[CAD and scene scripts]
▽

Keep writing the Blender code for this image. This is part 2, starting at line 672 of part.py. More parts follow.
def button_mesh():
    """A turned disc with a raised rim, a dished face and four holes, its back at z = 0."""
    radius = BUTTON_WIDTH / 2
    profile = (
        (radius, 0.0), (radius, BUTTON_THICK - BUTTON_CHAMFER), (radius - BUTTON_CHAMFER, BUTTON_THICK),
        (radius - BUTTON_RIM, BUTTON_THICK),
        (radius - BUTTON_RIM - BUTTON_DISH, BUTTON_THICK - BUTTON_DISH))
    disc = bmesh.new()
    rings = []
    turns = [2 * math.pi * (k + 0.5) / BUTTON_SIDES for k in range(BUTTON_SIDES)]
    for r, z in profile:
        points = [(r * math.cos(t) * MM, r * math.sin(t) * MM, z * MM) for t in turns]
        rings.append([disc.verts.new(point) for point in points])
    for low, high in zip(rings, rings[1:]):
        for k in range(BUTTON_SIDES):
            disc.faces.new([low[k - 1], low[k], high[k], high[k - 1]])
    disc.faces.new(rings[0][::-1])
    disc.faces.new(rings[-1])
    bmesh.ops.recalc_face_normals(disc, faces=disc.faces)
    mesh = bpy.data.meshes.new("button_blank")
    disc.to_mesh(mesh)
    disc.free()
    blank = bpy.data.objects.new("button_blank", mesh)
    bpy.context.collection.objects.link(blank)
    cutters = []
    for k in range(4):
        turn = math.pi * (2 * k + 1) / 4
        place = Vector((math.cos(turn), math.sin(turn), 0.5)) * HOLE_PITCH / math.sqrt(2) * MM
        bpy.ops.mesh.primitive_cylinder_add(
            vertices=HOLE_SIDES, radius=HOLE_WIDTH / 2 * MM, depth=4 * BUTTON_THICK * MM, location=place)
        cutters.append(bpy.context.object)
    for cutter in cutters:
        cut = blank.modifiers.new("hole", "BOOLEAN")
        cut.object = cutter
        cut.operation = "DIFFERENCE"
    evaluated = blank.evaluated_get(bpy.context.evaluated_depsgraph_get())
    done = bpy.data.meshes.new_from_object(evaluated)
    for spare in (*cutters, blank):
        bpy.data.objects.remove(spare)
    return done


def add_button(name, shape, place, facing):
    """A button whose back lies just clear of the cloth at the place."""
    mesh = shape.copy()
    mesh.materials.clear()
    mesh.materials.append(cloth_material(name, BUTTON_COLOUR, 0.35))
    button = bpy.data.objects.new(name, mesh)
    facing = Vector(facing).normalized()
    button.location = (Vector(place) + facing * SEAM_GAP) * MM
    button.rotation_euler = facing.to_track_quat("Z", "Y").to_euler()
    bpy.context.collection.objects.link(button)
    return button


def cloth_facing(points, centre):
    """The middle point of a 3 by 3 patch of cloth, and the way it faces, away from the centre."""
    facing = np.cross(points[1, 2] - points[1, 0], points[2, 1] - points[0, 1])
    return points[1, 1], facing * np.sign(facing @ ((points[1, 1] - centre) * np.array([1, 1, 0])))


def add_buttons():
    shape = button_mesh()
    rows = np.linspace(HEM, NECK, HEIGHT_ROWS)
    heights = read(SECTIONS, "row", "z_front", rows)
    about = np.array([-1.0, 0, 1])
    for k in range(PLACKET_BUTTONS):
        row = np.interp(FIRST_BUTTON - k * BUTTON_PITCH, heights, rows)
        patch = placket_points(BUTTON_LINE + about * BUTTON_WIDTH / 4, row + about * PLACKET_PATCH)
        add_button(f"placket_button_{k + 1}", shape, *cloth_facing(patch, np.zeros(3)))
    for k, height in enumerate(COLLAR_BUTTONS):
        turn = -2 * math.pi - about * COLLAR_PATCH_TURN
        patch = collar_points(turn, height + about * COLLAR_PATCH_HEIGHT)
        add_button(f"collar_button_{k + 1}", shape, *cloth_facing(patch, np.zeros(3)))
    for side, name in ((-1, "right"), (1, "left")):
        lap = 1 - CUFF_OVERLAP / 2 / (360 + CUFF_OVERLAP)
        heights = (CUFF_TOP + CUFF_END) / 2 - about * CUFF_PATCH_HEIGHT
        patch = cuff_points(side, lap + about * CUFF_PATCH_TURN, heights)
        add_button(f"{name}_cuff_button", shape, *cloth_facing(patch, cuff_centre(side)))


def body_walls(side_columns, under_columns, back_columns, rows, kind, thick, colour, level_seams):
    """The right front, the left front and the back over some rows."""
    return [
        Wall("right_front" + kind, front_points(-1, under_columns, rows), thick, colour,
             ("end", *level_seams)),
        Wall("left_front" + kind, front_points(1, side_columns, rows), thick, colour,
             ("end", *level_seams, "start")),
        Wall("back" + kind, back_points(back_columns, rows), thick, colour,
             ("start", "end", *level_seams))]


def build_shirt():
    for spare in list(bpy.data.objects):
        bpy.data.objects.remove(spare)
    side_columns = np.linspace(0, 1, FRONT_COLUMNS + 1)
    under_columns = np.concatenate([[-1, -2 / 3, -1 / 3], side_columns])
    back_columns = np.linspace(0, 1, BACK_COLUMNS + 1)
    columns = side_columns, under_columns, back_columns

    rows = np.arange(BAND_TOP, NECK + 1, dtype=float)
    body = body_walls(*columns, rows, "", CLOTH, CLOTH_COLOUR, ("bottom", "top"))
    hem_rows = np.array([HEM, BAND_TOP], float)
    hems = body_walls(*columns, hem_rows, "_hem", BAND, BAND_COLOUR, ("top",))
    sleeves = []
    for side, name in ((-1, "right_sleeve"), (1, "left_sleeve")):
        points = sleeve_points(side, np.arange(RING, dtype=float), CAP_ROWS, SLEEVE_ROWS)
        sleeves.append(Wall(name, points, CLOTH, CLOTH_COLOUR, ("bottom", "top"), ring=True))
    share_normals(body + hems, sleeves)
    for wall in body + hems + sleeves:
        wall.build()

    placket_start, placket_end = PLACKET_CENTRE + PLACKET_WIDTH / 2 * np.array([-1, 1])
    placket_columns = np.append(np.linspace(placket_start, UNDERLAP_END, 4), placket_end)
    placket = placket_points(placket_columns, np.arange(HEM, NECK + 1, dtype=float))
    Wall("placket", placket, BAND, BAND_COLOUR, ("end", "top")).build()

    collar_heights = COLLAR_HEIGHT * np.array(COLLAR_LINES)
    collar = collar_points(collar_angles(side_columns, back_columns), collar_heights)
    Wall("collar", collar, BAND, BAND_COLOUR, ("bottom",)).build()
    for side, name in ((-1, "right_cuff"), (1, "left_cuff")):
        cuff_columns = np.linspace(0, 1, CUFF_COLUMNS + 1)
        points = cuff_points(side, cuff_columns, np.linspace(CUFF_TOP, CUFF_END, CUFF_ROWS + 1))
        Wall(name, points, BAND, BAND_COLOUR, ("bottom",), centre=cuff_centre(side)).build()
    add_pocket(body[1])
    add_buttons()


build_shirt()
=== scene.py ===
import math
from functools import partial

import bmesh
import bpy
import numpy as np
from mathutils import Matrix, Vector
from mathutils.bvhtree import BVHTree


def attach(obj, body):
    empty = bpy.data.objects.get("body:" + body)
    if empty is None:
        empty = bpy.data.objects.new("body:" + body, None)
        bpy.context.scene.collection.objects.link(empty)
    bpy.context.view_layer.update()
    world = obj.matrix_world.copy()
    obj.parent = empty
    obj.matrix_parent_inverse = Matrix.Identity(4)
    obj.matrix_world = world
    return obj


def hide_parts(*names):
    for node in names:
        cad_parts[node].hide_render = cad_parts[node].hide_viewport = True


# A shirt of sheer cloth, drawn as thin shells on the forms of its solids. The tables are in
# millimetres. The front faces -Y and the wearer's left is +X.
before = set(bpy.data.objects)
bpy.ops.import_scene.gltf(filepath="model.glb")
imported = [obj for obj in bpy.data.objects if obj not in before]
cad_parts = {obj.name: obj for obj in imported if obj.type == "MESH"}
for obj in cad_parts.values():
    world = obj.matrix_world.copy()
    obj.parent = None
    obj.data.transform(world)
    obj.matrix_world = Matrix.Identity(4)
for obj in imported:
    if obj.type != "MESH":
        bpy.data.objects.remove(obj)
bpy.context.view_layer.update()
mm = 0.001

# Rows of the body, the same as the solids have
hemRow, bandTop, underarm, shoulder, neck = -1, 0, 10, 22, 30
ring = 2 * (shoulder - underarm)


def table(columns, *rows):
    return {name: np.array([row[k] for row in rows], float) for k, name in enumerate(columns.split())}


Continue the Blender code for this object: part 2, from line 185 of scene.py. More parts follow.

△

*Work to be completed*: Return only the stretch of the material above from the line holding "collar_heights = COLLAR_HEIGHT" through the line holding "for node in", copied exactly.

*Result*:
    collar_heights = COLLAR_HEIGHT * np.array(COLLAR_LINES)
    collar = collar_points(collar_angles(side_columns, back_columns), collar_heights)
    Wall("collar", collar, BAND, BAND_COLOUR, ("bottom",)).build()
    for side, name in ((-1, "right_cuff"), (1, "left_cuff")):
        cuff_columns = np.linspace(0, 1, CUFF_COLUMNS + 1)
        points = cuff_points(side, cuff_columns, np.linspace(CUFF_TOP, CUFF_END, CUFF_ROWS + 1))
        Wall(name, points, BAND, BAND_COLOUR, ("bottom",), centre=cuff_centre(side)).build()
    add_pocket(body[1])
    add_buttons()


build_shirt()
=== scene.py ===
import math
from functools import partial

import bmesh
import bpy
import numpy as np
from mathutils import Matrix, Vector
from mathutils.bvhtree import BVHTree


def attach(obj, body):
    empty = bpy.data.objects.get("body:" + body)
    if empty is None:
        empty = bpy.data.objects.new("body:" + body, None)
        bpy.context.scene.collection.objects.link(empty)
    bpy.context.view_layer.update()
    world = obj.matrix_world.copy()
    obj.parent = empty
    obj.matrix_parent_inverse = Matrix.Identity(4)
    obj.matrix_world = world
    return obj


def hide_parts(*names):
    for node in names:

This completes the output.